В беллетризированных воспоминаниях детства позиция повествователя зависит не так от объективных обстоятельств, от уровня благополучия или бедственных условий, в которых проходило его детство, как от того образа, который он намеревается создать, от творческих задач, которые он осуществляет. Интересно, что идущий от поместно-усадебной жизни русского дворянства, существующий только в русской литературе миф идиллического детства продолжал доминировать в автобиографической и псевдоавтобиографической прозе спустя десятилетия после исчезновения и усадеб, и дворянства. Большинство мемуаристов стремится следовать классической аксаковско-толстовской традиции, стараясь выделить наиболее светлые мгновения детства, даже если оно пришлось на годы войны, сиротства и лишений. Невинность и открытость детства должны подчеркивать суровый контраст с жесткой реальностью созревания. Традиция, идущая от Герцена, следует романтическому подходу к личности; не исключая светлых эпизодов, автор создает фон унылой, угнетающей обстановки семьи, общества, эпохи, требующей от героя титанических усилий для преодоления препятствий, внешних или внутренних. Как правило, отказ от мифа счастливого детства был одним из актов отрицания общественной системы. Представители этого направления либо осуждали свой привилегированный класс, либо, не принадлежа к нему, как М. Горький, полемически развенчивали миф идиллического детства. Отдельный вопрос, в какой степени несчастливое детство повлияло на развитие их радикальных идей, а в какой – идеологическая позиция отразилась на репрезентации собственного детства. С литературной точки зрения, образ несчастного детства неотъемлем от романтического отношения к личности героя, с малых лет обреченного на одиночество среди людей и непонимание толпы.

* * *

Происхождение, общественное и финансовое положение, уровень образования семьи Печерина и Герцена совершенно несопоставимы. Тем не менее, поражает сходствотех факторов, которые они сочли необходимым выделить как наиболее существенные. Это отношения с отцом, роль матери в семье, остро ощущаемое одиночество, влияние иностранного гувернера, и главное– власть литературы, в непропорционально огромной степени определявшей представление юных героев о мире и о своем в нем месте.
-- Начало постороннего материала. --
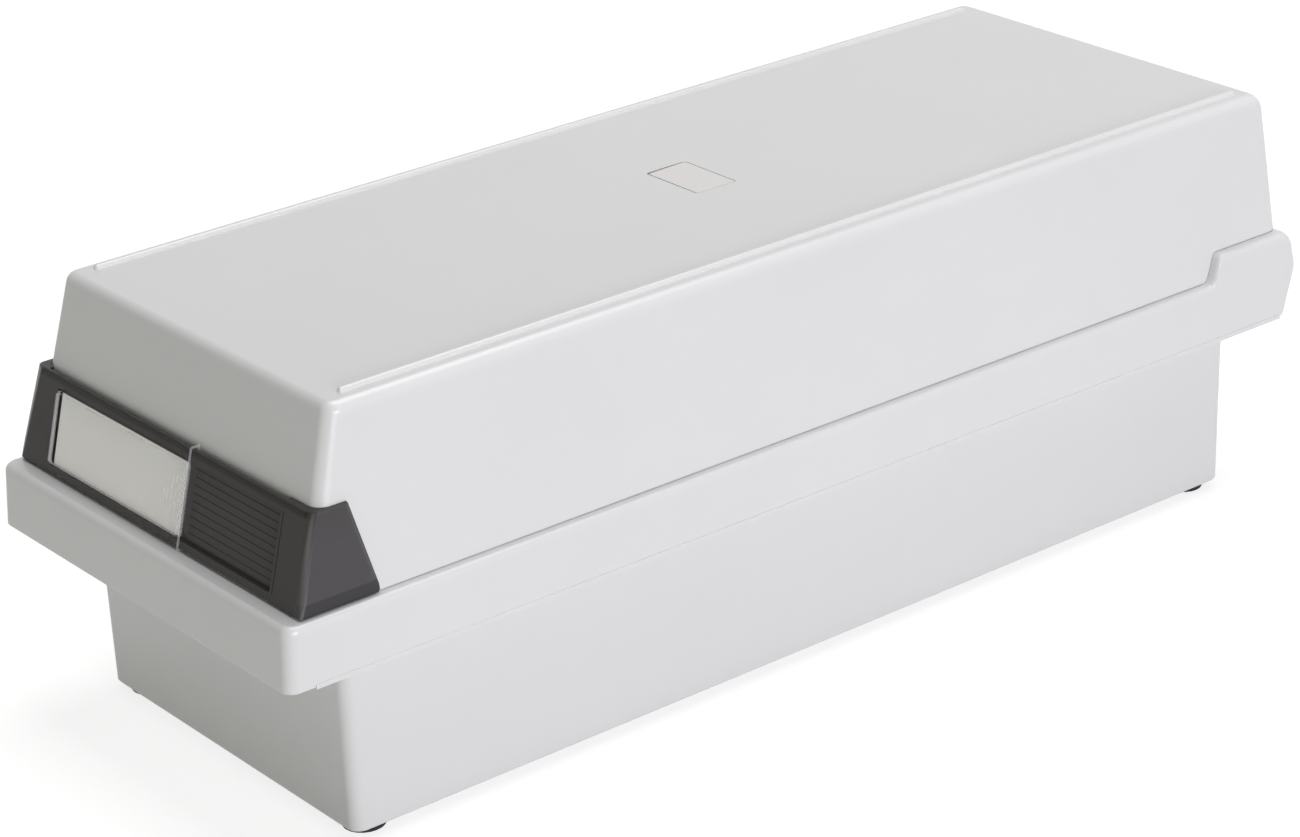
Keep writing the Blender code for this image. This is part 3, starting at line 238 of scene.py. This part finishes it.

В «Былом и думах» Герцен так расставляет акценты, так выделяет одни и исключает другие детали, что, не отступая от фактической точности, переплавляет черты реальных исторических персонажей и многочисленных современников в художественные образы. У него Чаадаев – революционер, Печерин – живой труп. Герцену было необходимо представить свою жизнь, в частности, детство, таким образом, чтобы показать, каких героических усилий ему стоило преодолеть пороки тепличного воспитания, давящую обстановку дома, в котором все, от матери до слуг, трепетали капризного, язвительно-умного и холодного отца, преодолеть всю гнетущую атмосферу николаевского режима[9].